Entries from a dataset:
*-*-*
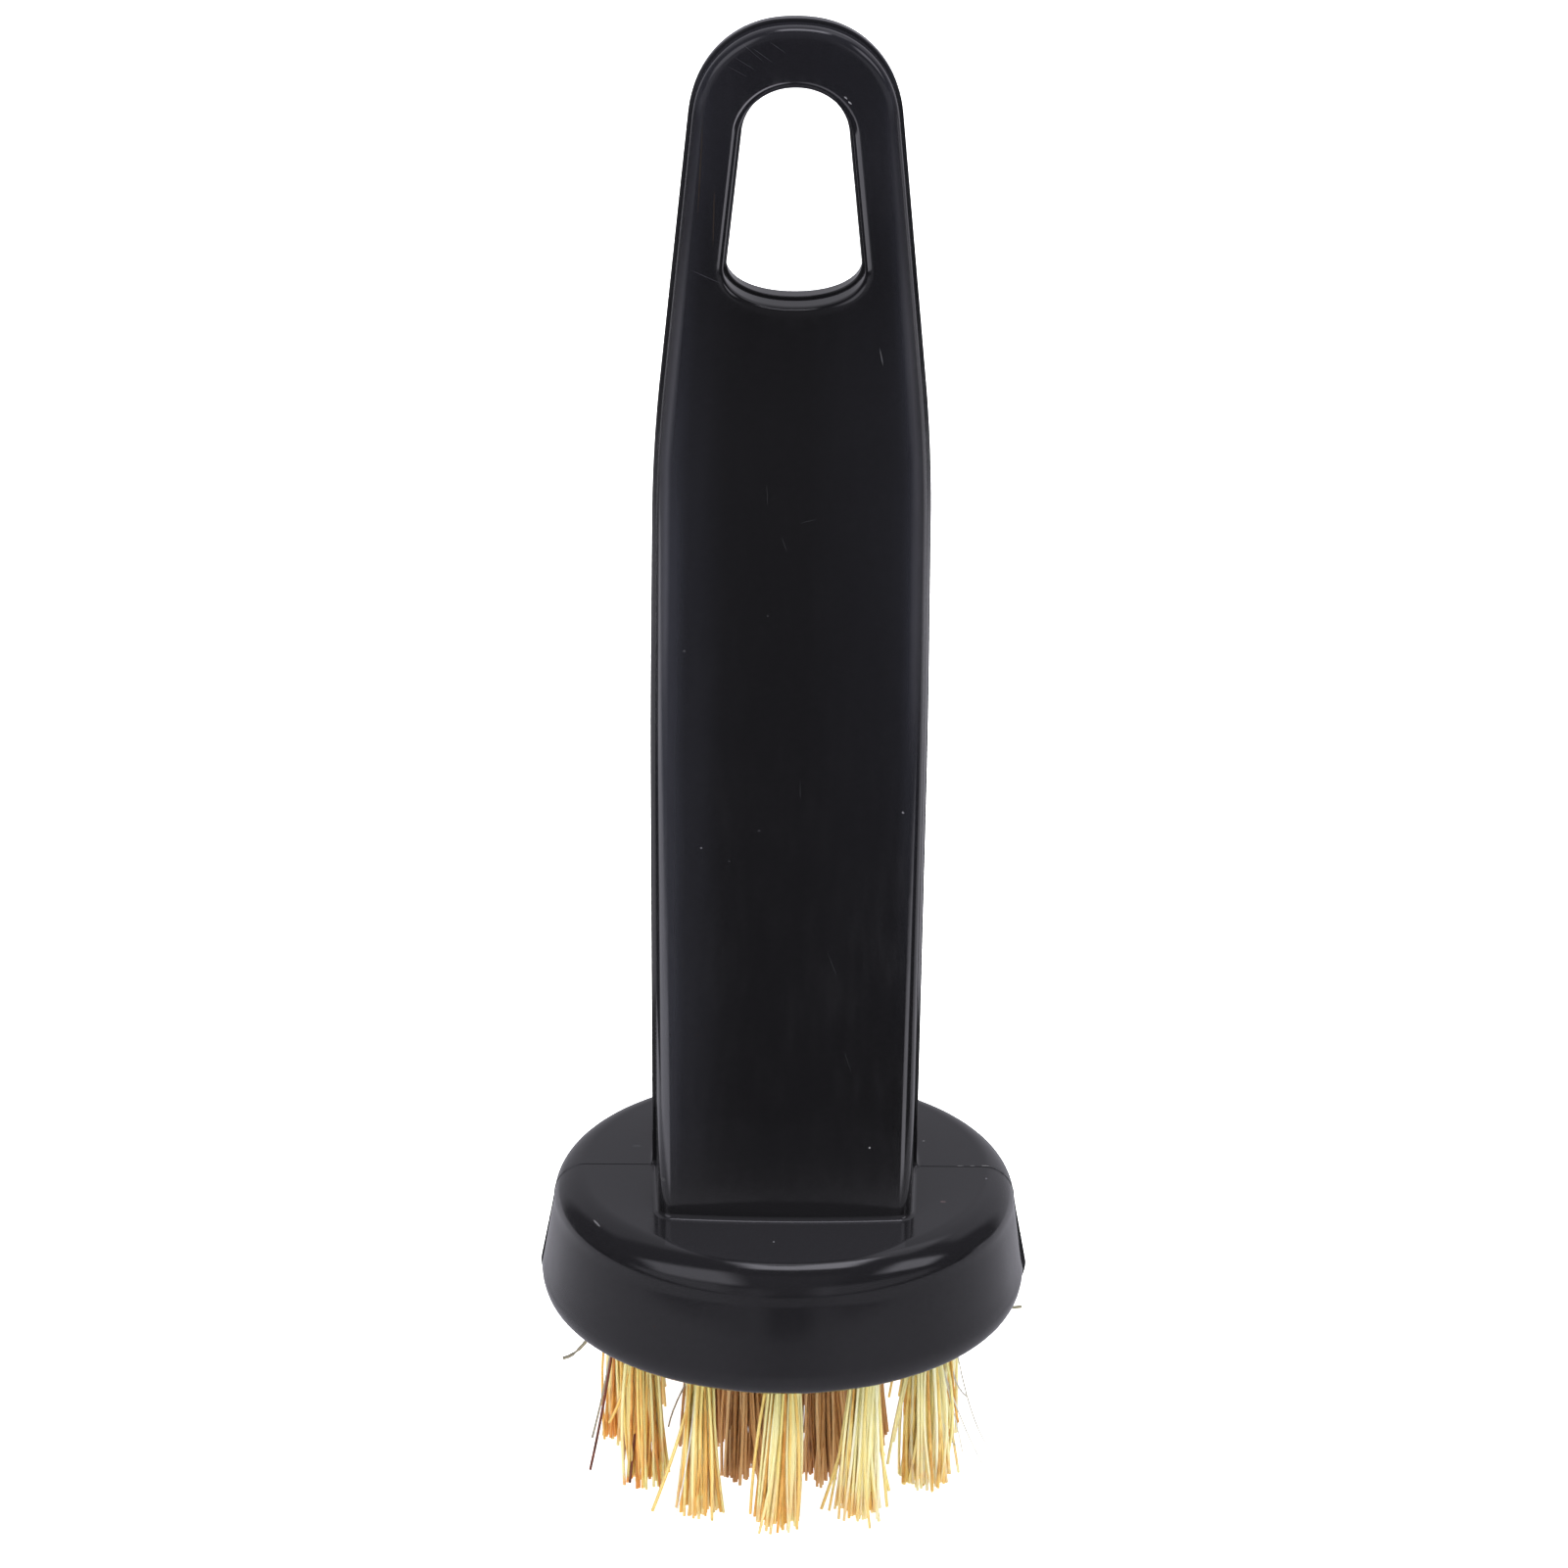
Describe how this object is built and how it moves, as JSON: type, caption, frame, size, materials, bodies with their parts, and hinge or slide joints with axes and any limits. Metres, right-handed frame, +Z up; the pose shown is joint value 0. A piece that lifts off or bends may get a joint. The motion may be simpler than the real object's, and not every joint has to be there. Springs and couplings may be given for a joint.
{
  "type": "golf club brush",
  "caption": "Golf club cleaning brush: flat tapering plastic handle with a hanging slot, round disc head moulded with it, and short brass wire tufts in rings under the head.",
  "frame": {"origin": "centre of the footprint, on the plane that the bristle tips stand on", "axes": "+Z up along the handle, -Y the front broad face, +X to the right seen from the front"},
  "size_m": [0.0636, 0.0636, 0.1922],
  "materials": {
    "black_plastic": "gloss, as moulded",
    "brass_wire": "drawn wire",
    "anchor_steel": "plain strip"
  },
  "bodies": {
    "root": {"moulded_body": "black_plastic", "tuft_outer_01": "brass_wire", "tuft_outer_02": "brass_wire", "tuft_outer_03": "brass_wire", "tuft_outer_04": "brass_wire", "tuft_outer_05": "brass_wire", "tuft_outer_06": "brass_wire", "tuft_outer_07": "brass_wire", "tuft_outer_08": "brass_wire", "tuft_outer_09": "brass_wire", "tuft_outer_10": "brass_wire", "tuft_outer_11": "brass_wire", "tuft_outer_12": "brass_wire", "tuft_inner_01": "brass_wire", "tuft_inner_02": "brass_wire", "tuft_inner_03": "brass_wire", "tuft_inner_04": "brass_wire", "tuft_inner_05": "brass_wire", "tuft_inner_06": "brass_wire", "tuft_centre": "brass_wire", "anchor_outer_01": "anchor_steel", "anchor_outer_02": "anchor_steel", "anchor_outer_03": "anchor_steel", "anchor_outer_04": "anchor_steel", "anchor_outer_05": "anchor_steel", "anchor_outer_06": "anchor_steel", "anchor_outer_07": "anchor_steel", "anchor_outer_08": "anchor_steel", "anchor_outer_09": "anchor_steel", "anchor_outer_10": "anchor_steel", "anchor_outer_11": "anchor_steel", "anchor_outer_12": "anchor_steel", "anchor_inner_01": "anchor_steel", "anchor_inner_02": "anchor_steel", "anchor_inner_03": "anchor_steel", "anchor_inner_04": "anchor_steel", "anchor_inner_05": "anchor_steel", "anchor_inner_06": "anchor_steel", "anchor_centre": "anchor_steel"}
  },
  "joints": []
}
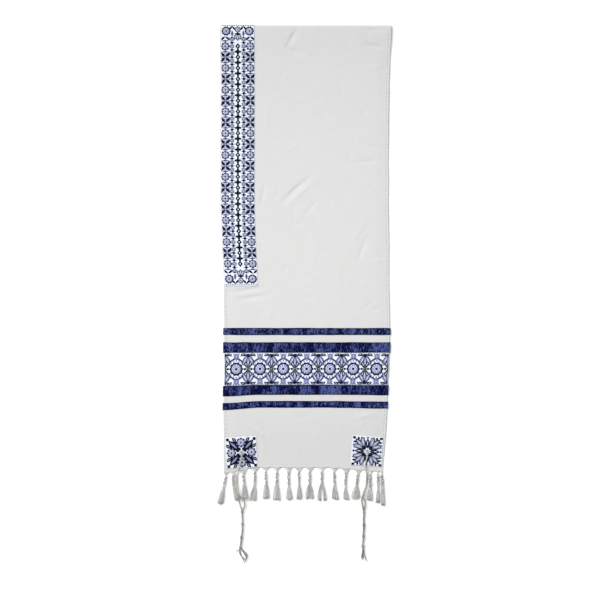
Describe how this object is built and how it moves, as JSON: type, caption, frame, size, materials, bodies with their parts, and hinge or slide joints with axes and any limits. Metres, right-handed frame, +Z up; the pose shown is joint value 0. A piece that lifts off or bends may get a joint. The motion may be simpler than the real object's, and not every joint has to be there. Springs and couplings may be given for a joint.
{
  "type": "tallit prayer shawl",
  "caption": "Narrow woven prayer shawl folded in two and lying flat, with an embroidered neckband, a ribboned border, corner patches, knotted corner cords and a twisted fringe",
  "frame": {"origin": "middle of the flat underside, at floor height, halfway between the fringed hem and the fold", "axes": "+Y from the fringed hem to the fold, along the shawl; +X across it, towards the side without the neckband; +Z up, out of the face"},
  "size_m": [0.3907, 1.2135, 0.0107],
  "materials": {
    "woven_cloth": "off-white plain weave, matt, softly creased",
    "embroidered_ground": "pale ground covered with satin-stitch embroidery in navy, lavender blue and grey",
    "navy_silk": "crinkled navy silk ribbon with a low sheen",
    "corner_thread": "off-white plied wool thread, matt",
    "warp_fringe": "off-white loose warp threads, matt"
  },
  "bodies": {
    "root": {"cloth_panel": "woven_cloth", "atara": "embroidered_ground", "ribbon_narrow_lower": "navy_silk", "ribbon_wide_lower": "navy_silk", "embroidered_band": "embroidered_ground", "ribbon_wide_upper": "navy_silk", "ribbon_narrow_upper": "navy_silk", "corner_patch_left": "embroidered_ground", "corner_patch_right": "embroidered_ground", "eyelet_left": "corner_thread", "eyelet_right": "corner_thread", "tzitzit_left": "corner_thread", "tzitzit_right": "corner_thread", "tassel_01": "warp_fringe", "tassel_02": "warp_fringe", "tassel_03": "warp_fringe", "tassel_04": "warp_fringe", "tassel_05": "warp_fringe", "tassel_06": "warp_fringe", "tassel_07": "warp_fringe", "tassel_08": "warp_fringe", "tassel_09": "warp_fringe", "tassel_10": "warp_fringe", "tassel_11": "warp_fringe", "tassel_12": "warp_fringe", "tassel_13": "warp_fringe", "tassel_14": "warp_fringe", "tassel_15": "warp_fringe", "tassel_16": "warp_fringe"}
  },
  "joints": []
}
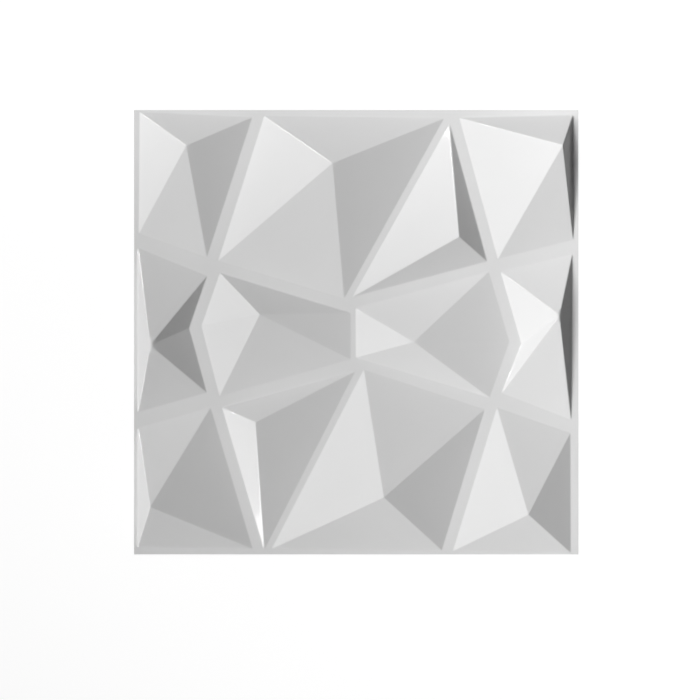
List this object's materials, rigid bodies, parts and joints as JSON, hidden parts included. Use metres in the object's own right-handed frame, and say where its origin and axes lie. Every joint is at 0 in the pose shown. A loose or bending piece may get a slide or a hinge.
*-*-*
Exercise requirements:
The lines above should be duplicated exactly.

Written solution:
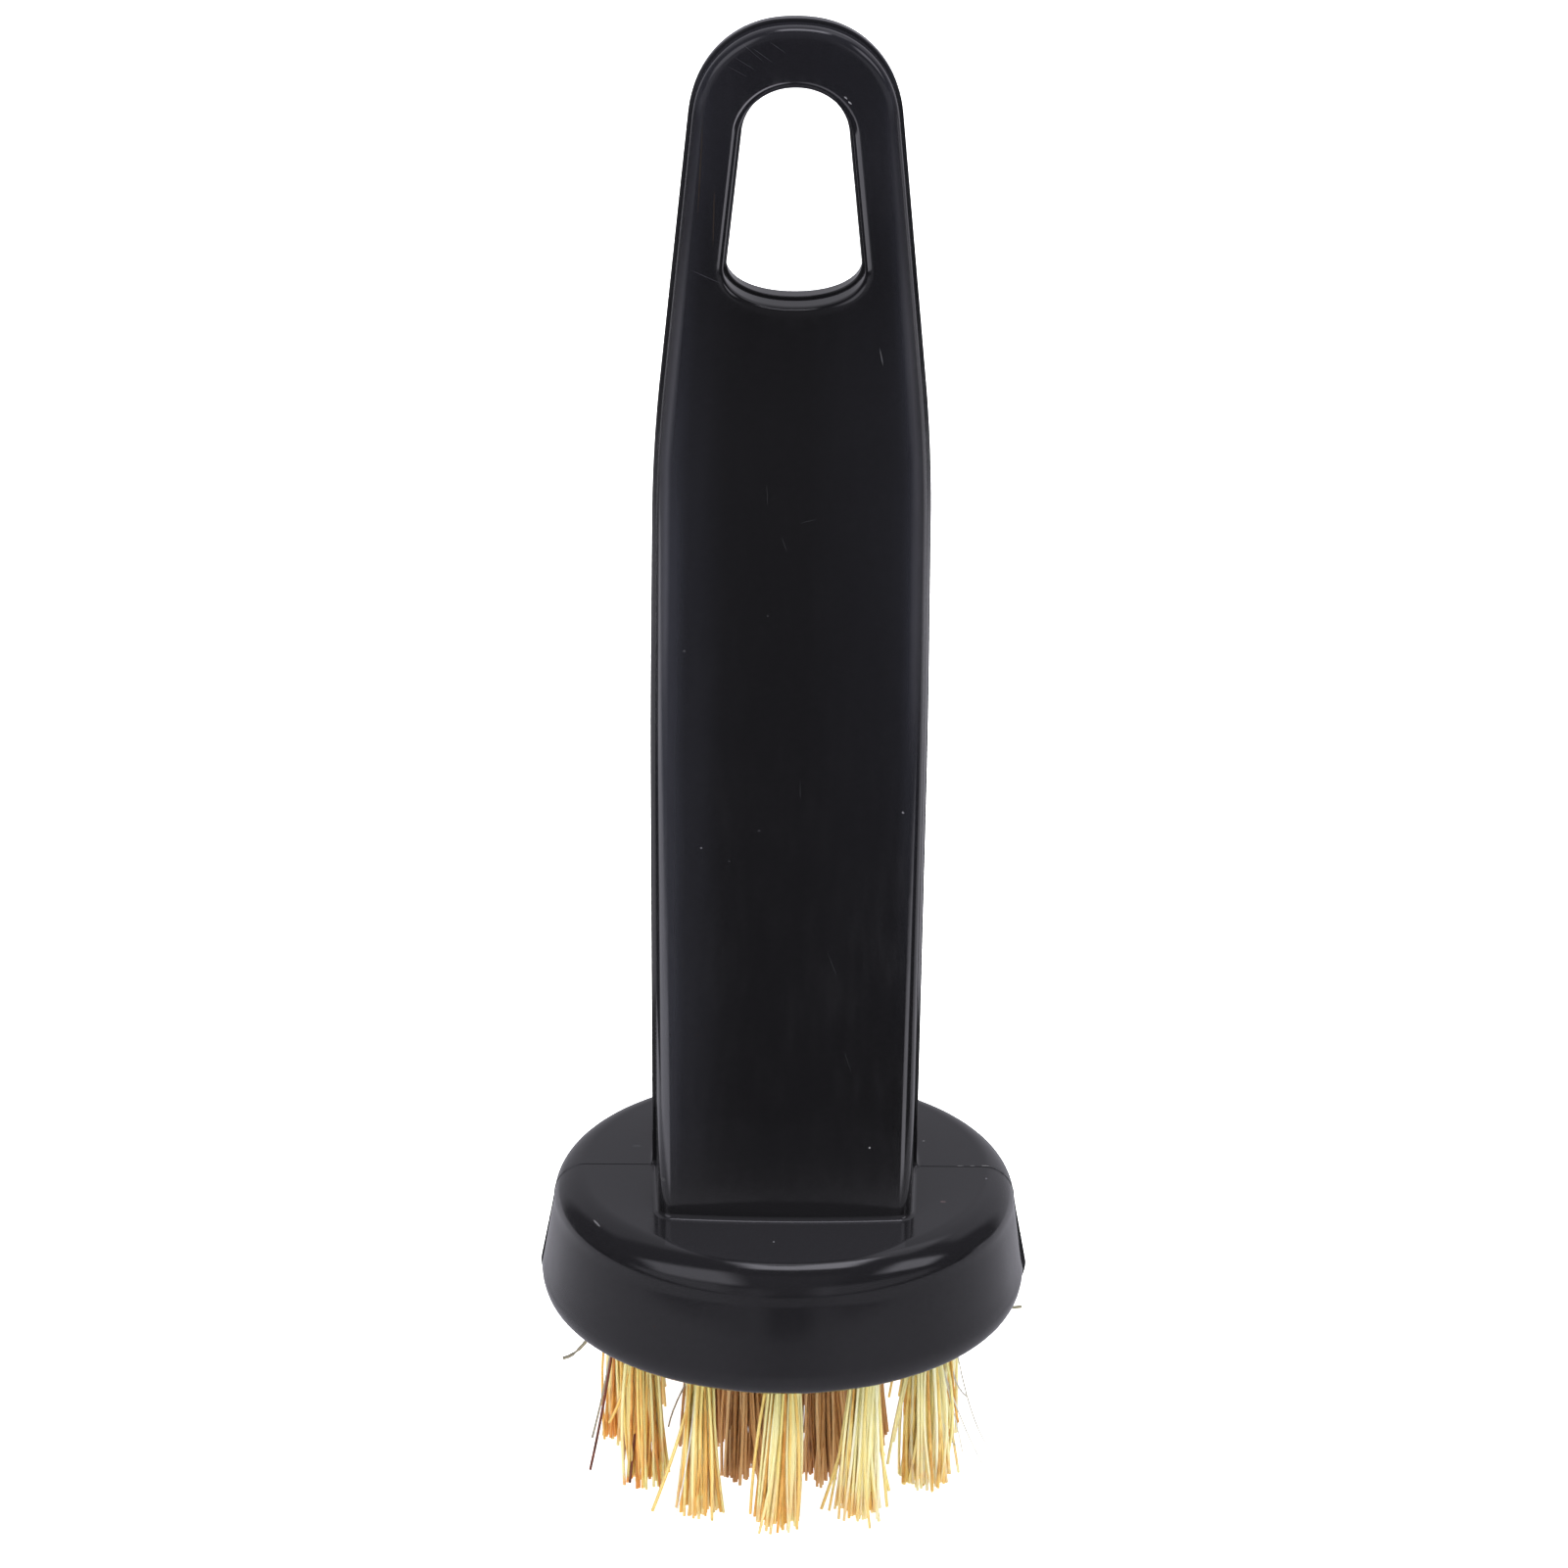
Describe how this object is built and how it moves, as JSON: type, caption, frame, size, materials, bodies with their parts, and hinge or slide joints with axes and any limits. Metres, right-handed frame, +Z up; the pose shown is joint value 0. A piece that lifts off or bends may get a joint. The motion may be simpler than the real object's, and not every joint has to be there. Springs and couplings may be given for a joint.
{
  "type": "golf club brush",
  "caption": "Golf club cleaning brush: flat tapering plastic handle with a hanging slot, round disc head moulded with it, and short brass wire tufts in rings under the head.",
  "frame": {"origin": "centre of the footprint, on the plane that the bristle tips stand on", "axes": "+Z up along the handle, -Y the front broad face, +X to the right seen from the front"},
  "size_m": [0.0636, 0.0636, 0.1922],
  "materials": {
    "black_plastic": "gloss, as moulded",
    "brass_wire": "drawn wire",
    "anchor_steel": "plain strip"
  },
  "bodies": {
    "root": {"moulded_body": "black_plastic", "tuft_outer_01": "brass_wire", "tuft_outer_02": "brass_wire", "tuft_outer_03": "brass_wire", "tuft_outer_04": "brass_wire", "tuft_outer_05": "brass_wire", "tuft_outer_06": "brass_wire", "tuft_outer_07": "brass_wire", "tuft_outer_08": "brass_wire", "tuft_outer_09": "brass_wire", "tuft_outer_10": "brass_wire", "tuft_outer_11": "brass_wire", "tuft_outer_12": "brass_wire", "tuft_inner_01": "brass_wire", "tuft_inner_02": "brass_wire", "tuft_inner_03": "brass_wire", "tuft_inner_04": "brass_wire", "tuft_inner_05": "brass_wire", "tuft_inner_06": "brass_wire", "tuft_centre": "brass_wire", "anchor_outer_01": "anchor_steel", "anchor_outer_02": "anchor_steel", "anchor_outer_03": "anchor_steel", "anchor_outer_04": "anchor_steel", "anchor_outer_05": "anchor_steel", "anchor_outer_06": "anchor_steel", "anchor_outer_07": "anchor_steel", "anchor_outer_08": "anchor_steel", "anchor_outer_09": "anchor_steel", "anchor_outer_10": "anchor_steel", "anchor_outer_11": "anchor_steel", "anchor_outer_12": "anchor_steel", "anchor_inner_01": "anchor_steel", "anchor_inner_02": "anchor_steel", "anchor_inner_03": "anchor_steel", "anchor_inner_04": "anchor_steel", "anchor_inner_05": "anchor_steel", "anchor_inner_06": "anchor_steel", "anchor_centre": "anchor_steel"}
  },
  "joints": []
}
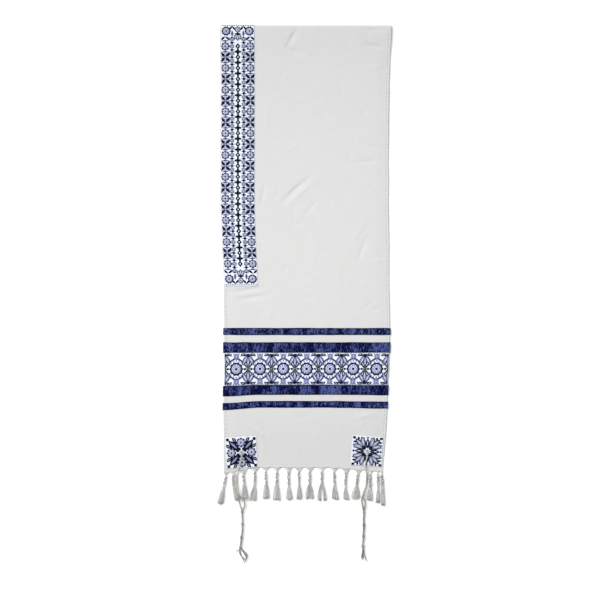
Describe how this object is built and how it moves, as JSON: type, caption, frame, size, materials, bodies with their parts, and hinge or slide joints with axes and any limits. Metres, right-handed frame, +Z up; the pose shown is joint value 0. A piece that lifts off or bends may get a joint. The motion may be simpler than the real object's, and not every joint has to be there. Springs and couplings may be given for a joint.
{
  "type": "tallit prayer shawl",
  "caption": "Narrow woven prayer shawl folded in two and lying flat, with an embroidered neckband, a ribboned border, corner patches, knotted corner cords and a twisted fringe",
  "frame": {"origin": "middle of the flat underside, at floor height, halfway between the fringed hem and the fold", "axes": "+Y from the fringed hem to the fold, along the shawl; +X across it, towards the side without the neckband; +Z up, out of the face"},
  "size_m": [0.3907, 1.2135, 0.0107],
  "materials": {
    "woven_cloth": "off-white plain weave, matt, softly creased",
    "embroidered_ground": "pale ground covered with satin-stitch embroidery in navy, lavender blue and grey",
    "navy_silk": "crinkled navy silk ribbon with a low sheen",
    "corner_thread": "off-white plied wool thread, matt",
    "warp_fringe": "off-white loose warp threads, matt"
  },
  "bodies": {
    "root": {"cloth_panel": "woven_cloth", "atara": "embroidered_ground", "ribbon_narrow_lower": "navy_silk", "ribbon_wide_lower": "navy_silk", "embroidered_band": "embroidered_ground", "ribbon_wide_upper": "navy_silk", "ribbon_narrow_upper": "navy_silk", "corner_patch_left": "embroidered_ground", "corner_patch_right": "embroidered_ground", "eyelet_left": "corner_thread", "eyelet_right": "corner_thread", "tzitzit_left": "corner_thread", "tzitzit_right": "corner_thread", "tassel_01": "warp_fringe", "tassel_02": "warp_fringe", "tassel_03": "warp_fringe", "tassel_04": "warp_fringe", "tassel_05": "warp_fringe", "tassel_06": "warp_fringe", "tassel_07": "warp_fringe", "tassel_08": "warp_fringe", "tassel_09": "warp_fringe", "tassel_10": "warp_fringe", "tassel_11": "warp_fringe", "tassel_12": "warp_fringe", "tassel_13": "warp_fringe", "tassel_14": "warp_fringe", "tassel_15": "warp_fringe", "tassel_16": "warp_fringe"}
  },
  "joints": []
}
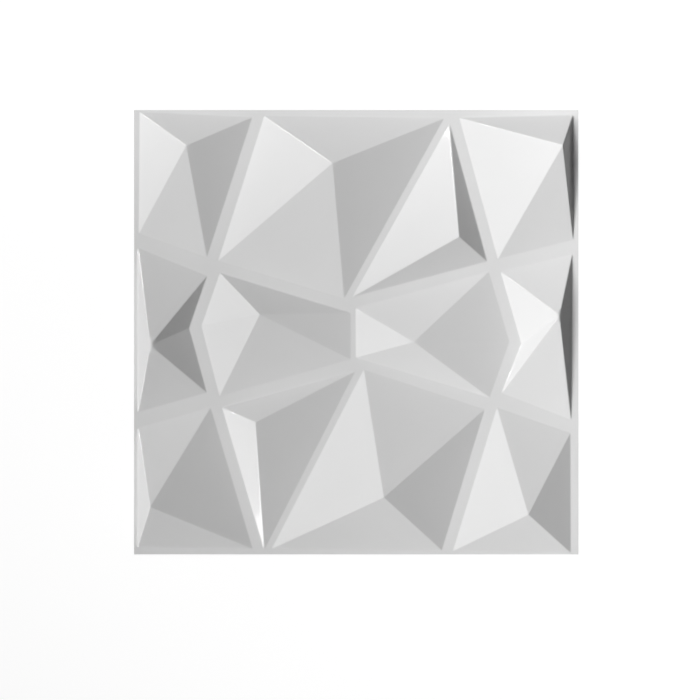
List this object's materials, rigid bodies, parts and joints as JSON, hidden parts included. Use metres in the object's own right-handed frame, and say where its origin and axes lie. Every joint is at 0 in the pose shown. A loose or bending piece may get a slide or a hinge.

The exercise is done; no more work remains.